Another Stab at Chills!

  • (2 of 2)

    The collapse of "Goosebumps" entails a very adult horror story. Those novels were packaged by Parachute Press, a firm started in 1983 by Stine's wife, Jane, and a partner, and published by Scholastic. As sales and royalties zoomed past everyone's expectations, squabbles erupted over the division of the spoils. Things got ugly and remain in litigation. "Basically, it's a contract dispute," Stine says. "Basically, it's about Scholastic trying not to pay us our share. They made hundreds of millions of dollars on 'Goosebumps,' and they're trying to keep it all." Asked to comment, Scholastic faxed the following statement to TIME: "Bob Stine and Parachute made tens of millions of dollars from Scholastic's publishing of 'Goosebumps.' We look forward to the court reviewing what Bob Stine did, and did not do, for the money that was paid him."

    Now that's scary. At least both sides agree about the multiple millions of dollars. Those are heady numbers to Stine, the son of a blue-collar worker who grew up in a suburb of Columbus, Ohio, where, he remembers, "everyone else was pretty rich." Stine picked up the writing urge at age 9 and kept at it through Ohio State University, where he majored in English and edited the campus humor magazine. After graduation, he set off for Manhattan and took a succession of writing jobs, including one for a magazine that invented its celebrity interviews.

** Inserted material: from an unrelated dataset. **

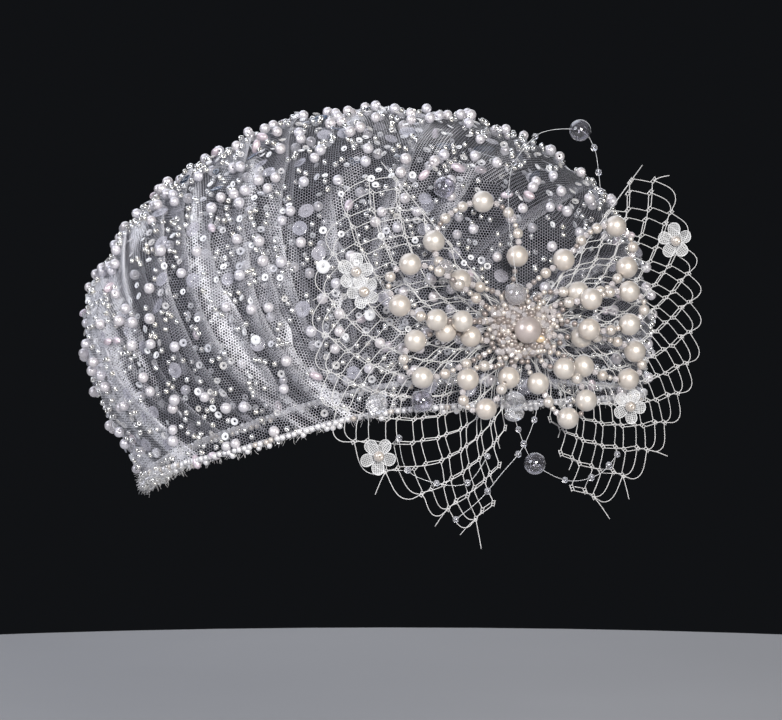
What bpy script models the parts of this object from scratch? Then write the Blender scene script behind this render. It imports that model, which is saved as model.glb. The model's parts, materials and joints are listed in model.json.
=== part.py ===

He eventually landed at, yes, Scholastic, where he edited the humor magazine Bananas. He gradually moved from humor to horror, and his apotheosis as a children's author began to build.

    Stine and his wife live in a stylish, spacious co-op apartment on Manhattan's West Side (their son Matty, 20, is a junior at the University of Wisconsin). The author sits down every day at his computer and calls it quits only after turning out 15 or 20 pages. "I am a machine," he says, and he's not complaining. In fact, despite his legal battles and his eclipse at the hands of Harry Potter, he still feels he's doing fine: "I'm so lucky. This is what I wanted to do from when I was nine. Who's luckier than I am?"